Federal Reserve Chairman Ben S. Bernanke said the central bank’s asset purchases “are by no means on a preset course” and could be reduced more quickly or expanded as economic conditions warrant.
“The current pace of purchases could be maintained for longer” if inflation remained too low, the outlook for employment became less favorable or “financial conditions -- which have tightened recently -- were judged to be insufficiently accommodative to allow us to attain our mandated objectives,” Bernanke said today to the House Financial Services Committee.
If the economy improved faster than expected, and inflation rose back “decisively” toward the central bank’s 2% target, “the pace of asset purchases could be reduced somewhat more quickly,” the 59-year-old Fed Chairman said in prepared testimony. The Fed would also be prepared to increase the pace of purchases “for a time, to promote a return to maximum employment in a context of price stability.”
The Fed chairman’s remarks highlight the Federal Open Market Committee’s desire to assure that the economy and labor markets have sufficient momentum before reducing its $85 billion in monthly bond purchases. Treasury yields have jumped since June 19, when Bernanke outlined a possible timetable for tapering purchases.

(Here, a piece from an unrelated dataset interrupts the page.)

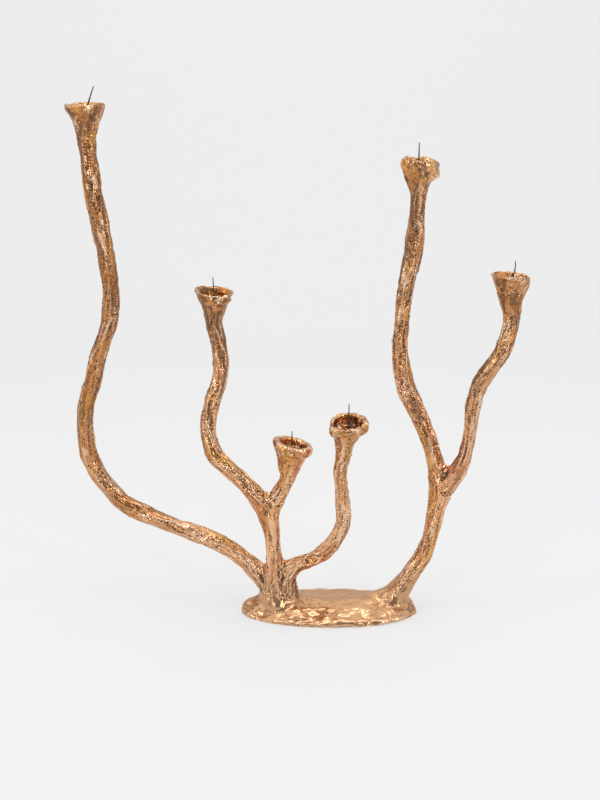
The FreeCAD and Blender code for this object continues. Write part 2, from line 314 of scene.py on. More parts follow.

“Clearly what happened in the markets after June was well beyond what they intended, and they’re trying to pull it back,” said Julia Coronado, chief economist for North America at BNP Paribas SA in New York and a former Fed board staff economist. “He has chosen to emphasize the conditionality of the baseline tapering forecast on data -- and not just employment data but growth, inflation and importantly, financial conditions.”
Treasuries and stocks rose after the testimony was released. The yield on the 10-year Treasury note fell to 2.47% at 9:59 a.m. in New York from 2.55% before the testimony. The Standard & Poor’s 500 Index rose 0.3% to 1,680.42.
The 10-year yield rose as high as 2.74% this month from 1.93% on May 21, the day before Bernanke said the FOMC may trim its bond buying in its “next few meetings” if officials see signs of sustained improvement in the labor market.